→ **EXERCISE GOAL**
Look for the string "this" in the lines and copy each line that has it.
[Start]
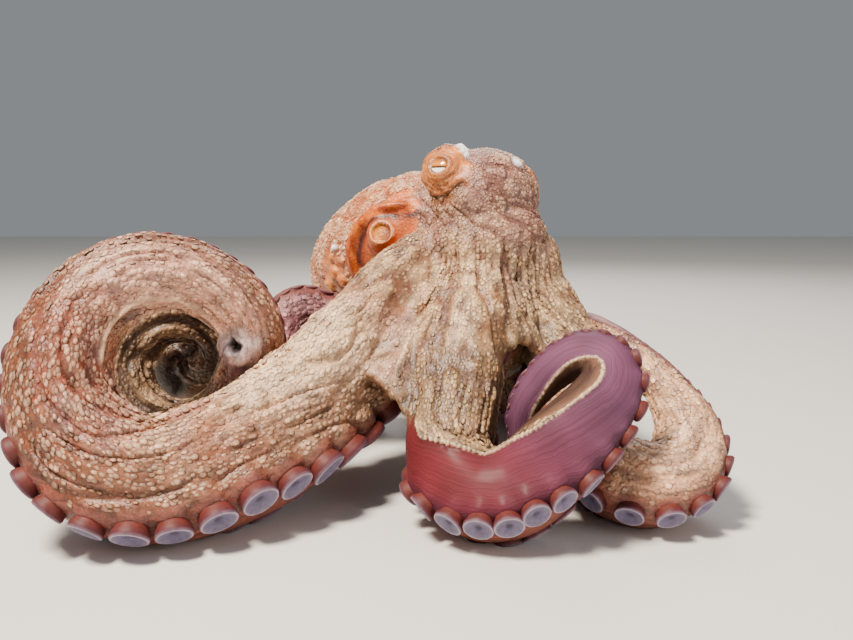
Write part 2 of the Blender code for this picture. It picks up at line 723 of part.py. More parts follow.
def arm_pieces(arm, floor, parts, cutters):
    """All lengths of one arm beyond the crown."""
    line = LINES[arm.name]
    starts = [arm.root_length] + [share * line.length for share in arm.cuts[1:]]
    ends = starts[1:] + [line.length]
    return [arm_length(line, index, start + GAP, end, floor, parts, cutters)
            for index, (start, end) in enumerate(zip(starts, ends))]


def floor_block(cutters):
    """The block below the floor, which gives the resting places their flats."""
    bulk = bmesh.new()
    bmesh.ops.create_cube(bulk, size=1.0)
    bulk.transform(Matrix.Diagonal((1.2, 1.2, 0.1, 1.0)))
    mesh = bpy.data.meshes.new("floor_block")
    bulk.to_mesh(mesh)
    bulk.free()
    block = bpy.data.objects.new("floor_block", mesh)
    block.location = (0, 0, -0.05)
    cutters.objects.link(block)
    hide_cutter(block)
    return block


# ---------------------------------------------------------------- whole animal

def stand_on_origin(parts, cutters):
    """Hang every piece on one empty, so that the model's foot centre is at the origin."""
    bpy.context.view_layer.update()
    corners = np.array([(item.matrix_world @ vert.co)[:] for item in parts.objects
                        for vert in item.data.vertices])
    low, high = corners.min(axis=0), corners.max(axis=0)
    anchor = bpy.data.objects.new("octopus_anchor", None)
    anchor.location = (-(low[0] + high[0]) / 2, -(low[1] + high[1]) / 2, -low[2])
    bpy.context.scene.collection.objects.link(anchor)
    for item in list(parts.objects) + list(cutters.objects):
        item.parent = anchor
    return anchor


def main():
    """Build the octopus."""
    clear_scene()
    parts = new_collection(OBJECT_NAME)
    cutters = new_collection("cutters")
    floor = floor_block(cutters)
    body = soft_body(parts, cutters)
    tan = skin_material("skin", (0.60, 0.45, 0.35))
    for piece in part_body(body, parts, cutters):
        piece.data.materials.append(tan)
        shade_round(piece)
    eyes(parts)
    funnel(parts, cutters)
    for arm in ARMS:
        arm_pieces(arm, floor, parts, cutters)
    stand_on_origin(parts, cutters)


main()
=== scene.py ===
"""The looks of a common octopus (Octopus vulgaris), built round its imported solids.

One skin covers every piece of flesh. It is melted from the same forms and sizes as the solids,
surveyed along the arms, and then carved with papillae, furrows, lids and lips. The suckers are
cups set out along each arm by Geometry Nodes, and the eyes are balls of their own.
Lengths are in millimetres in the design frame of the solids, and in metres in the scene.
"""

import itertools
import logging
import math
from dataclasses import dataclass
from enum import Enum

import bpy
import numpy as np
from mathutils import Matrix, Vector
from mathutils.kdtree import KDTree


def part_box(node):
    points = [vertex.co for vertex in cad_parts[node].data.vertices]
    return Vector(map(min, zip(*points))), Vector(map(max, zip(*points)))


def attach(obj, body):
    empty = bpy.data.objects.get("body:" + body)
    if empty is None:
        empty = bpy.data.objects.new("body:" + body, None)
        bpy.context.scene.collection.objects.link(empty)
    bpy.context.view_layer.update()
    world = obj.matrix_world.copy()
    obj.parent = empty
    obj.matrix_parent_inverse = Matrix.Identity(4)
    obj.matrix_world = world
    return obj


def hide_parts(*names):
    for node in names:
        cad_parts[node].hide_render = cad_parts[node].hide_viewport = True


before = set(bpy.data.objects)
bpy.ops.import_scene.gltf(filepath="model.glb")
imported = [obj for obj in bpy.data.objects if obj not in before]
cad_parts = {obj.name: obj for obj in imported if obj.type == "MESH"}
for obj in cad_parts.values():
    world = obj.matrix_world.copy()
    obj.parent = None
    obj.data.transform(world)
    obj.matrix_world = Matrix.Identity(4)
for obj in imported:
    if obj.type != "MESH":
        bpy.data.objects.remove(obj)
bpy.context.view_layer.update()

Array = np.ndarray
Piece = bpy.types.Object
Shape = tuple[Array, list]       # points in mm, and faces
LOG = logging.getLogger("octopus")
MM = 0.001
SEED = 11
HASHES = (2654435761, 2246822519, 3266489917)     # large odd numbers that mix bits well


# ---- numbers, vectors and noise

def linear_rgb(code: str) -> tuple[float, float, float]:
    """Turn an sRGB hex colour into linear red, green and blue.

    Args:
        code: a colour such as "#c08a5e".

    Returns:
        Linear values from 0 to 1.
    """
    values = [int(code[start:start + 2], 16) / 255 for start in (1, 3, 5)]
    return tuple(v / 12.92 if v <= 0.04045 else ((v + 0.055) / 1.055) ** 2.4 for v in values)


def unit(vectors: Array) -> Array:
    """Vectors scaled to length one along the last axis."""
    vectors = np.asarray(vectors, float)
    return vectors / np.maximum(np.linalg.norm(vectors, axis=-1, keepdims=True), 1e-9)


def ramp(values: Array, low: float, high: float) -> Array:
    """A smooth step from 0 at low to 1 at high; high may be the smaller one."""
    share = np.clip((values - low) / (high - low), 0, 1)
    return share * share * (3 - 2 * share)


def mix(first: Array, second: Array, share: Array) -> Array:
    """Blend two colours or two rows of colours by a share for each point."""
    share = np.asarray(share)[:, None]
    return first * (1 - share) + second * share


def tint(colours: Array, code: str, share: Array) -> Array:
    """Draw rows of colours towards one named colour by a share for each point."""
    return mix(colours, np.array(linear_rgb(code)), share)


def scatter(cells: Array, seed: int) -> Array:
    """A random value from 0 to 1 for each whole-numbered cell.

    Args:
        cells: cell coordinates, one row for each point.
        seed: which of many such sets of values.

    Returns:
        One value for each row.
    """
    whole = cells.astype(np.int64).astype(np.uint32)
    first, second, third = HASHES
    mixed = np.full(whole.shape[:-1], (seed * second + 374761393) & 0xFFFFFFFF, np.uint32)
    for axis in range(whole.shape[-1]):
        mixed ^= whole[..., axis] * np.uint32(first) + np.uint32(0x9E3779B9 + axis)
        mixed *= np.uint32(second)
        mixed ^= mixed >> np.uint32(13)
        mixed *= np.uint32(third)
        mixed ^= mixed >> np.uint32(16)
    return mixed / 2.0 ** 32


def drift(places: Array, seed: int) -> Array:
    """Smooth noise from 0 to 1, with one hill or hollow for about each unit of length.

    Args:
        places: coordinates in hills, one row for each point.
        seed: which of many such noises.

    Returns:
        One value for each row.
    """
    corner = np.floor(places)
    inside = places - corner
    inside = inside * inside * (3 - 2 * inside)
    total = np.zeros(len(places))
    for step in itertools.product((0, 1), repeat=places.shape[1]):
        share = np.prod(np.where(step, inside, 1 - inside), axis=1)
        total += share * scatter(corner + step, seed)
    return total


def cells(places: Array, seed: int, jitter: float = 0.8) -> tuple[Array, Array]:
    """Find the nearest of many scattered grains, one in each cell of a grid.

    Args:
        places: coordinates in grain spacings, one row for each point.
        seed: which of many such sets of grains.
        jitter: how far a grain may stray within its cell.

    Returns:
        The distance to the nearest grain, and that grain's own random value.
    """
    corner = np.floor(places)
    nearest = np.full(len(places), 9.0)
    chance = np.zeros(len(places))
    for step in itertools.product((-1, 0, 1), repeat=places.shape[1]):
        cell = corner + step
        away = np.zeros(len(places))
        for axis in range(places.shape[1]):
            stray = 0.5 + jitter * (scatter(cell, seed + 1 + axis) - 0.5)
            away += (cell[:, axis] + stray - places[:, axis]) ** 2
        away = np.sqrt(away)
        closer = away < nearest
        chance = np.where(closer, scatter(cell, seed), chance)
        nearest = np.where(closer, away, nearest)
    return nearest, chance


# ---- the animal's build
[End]
[Start]
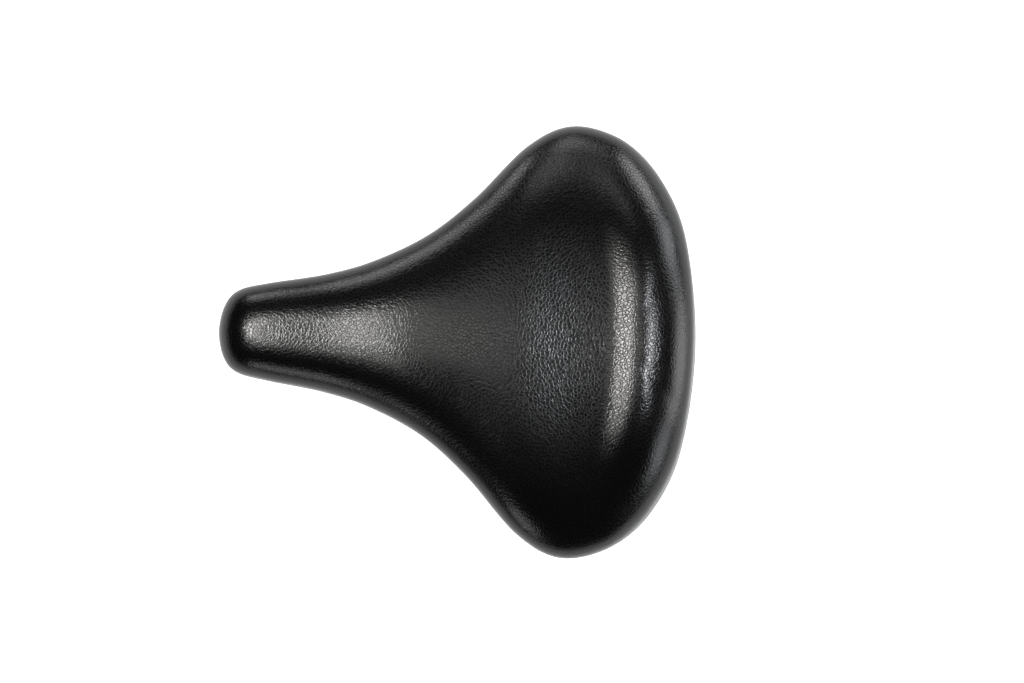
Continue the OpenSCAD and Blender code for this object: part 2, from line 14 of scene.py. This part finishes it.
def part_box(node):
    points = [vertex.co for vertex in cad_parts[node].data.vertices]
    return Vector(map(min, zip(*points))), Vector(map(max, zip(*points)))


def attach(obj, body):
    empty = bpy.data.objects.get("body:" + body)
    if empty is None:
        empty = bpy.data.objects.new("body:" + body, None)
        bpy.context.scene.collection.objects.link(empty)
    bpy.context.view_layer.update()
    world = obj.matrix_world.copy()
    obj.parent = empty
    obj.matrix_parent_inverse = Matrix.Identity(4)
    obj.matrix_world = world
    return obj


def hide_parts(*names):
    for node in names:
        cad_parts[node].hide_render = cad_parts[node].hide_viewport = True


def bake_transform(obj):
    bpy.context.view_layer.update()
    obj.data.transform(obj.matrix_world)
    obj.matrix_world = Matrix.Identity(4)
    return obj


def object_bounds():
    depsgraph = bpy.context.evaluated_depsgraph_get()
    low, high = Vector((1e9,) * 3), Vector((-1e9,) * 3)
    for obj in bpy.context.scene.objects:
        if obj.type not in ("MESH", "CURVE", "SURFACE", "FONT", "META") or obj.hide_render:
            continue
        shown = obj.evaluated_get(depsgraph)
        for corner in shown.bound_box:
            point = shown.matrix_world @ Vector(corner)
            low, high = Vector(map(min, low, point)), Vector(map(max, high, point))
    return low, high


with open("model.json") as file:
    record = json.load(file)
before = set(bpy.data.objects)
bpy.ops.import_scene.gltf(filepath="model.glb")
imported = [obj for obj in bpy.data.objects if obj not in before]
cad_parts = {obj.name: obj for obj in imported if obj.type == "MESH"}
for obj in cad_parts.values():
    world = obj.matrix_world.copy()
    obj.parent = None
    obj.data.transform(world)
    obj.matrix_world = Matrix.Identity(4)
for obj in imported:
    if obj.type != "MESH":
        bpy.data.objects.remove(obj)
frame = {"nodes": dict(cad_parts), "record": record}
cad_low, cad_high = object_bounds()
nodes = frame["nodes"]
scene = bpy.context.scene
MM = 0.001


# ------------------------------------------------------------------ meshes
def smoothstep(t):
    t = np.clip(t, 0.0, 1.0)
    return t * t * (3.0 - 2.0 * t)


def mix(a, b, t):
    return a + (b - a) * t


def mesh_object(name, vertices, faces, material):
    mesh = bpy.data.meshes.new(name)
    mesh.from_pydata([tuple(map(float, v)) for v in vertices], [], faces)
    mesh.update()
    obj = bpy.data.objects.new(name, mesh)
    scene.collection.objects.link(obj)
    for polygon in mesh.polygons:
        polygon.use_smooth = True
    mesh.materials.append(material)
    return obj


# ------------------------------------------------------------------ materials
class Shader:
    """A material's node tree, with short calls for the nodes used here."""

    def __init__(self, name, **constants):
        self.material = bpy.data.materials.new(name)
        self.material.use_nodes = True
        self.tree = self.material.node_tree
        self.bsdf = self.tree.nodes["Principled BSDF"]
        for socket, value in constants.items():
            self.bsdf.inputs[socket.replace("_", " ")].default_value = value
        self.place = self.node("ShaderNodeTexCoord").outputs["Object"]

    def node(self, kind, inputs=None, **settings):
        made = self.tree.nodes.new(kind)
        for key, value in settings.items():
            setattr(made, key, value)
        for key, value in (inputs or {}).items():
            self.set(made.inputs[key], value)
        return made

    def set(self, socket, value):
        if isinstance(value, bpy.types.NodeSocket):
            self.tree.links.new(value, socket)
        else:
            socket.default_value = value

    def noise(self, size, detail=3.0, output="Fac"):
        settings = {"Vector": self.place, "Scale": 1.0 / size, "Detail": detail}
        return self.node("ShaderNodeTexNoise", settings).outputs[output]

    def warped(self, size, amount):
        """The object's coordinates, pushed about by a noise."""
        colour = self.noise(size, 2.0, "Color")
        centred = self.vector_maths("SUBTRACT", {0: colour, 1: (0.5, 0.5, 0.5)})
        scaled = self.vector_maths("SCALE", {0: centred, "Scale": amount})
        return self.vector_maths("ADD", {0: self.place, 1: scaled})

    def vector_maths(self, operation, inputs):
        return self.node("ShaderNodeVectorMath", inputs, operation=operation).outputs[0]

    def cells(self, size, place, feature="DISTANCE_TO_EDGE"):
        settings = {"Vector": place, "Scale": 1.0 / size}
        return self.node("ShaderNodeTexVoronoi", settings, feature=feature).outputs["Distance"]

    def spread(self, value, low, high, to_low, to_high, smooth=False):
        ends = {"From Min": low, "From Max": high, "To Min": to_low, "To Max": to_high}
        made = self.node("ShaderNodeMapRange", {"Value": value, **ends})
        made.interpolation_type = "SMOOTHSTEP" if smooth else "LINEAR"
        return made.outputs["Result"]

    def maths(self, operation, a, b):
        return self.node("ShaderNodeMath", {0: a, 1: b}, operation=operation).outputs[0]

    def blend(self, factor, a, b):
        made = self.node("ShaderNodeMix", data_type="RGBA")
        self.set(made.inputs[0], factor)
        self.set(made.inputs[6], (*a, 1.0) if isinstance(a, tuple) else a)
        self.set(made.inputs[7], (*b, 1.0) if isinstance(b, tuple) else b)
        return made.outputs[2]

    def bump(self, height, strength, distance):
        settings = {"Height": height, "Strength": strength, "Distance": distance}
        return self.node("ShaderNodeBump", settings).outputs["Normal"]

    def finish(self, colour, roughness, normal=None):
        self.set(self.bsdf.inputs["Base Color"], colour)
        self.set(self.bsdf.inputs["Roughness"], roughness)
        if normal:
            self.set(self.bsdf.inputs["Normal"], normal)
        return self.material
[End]
→ **EXERCISE ANSWER**
Write part 2 of the Blender code for this picture. It picks up at line 723 of part.py. More parts follow.
Continue the OpenSCAD and Blender code for this object: part 2, from line 14 of scene.py. This part finishes it.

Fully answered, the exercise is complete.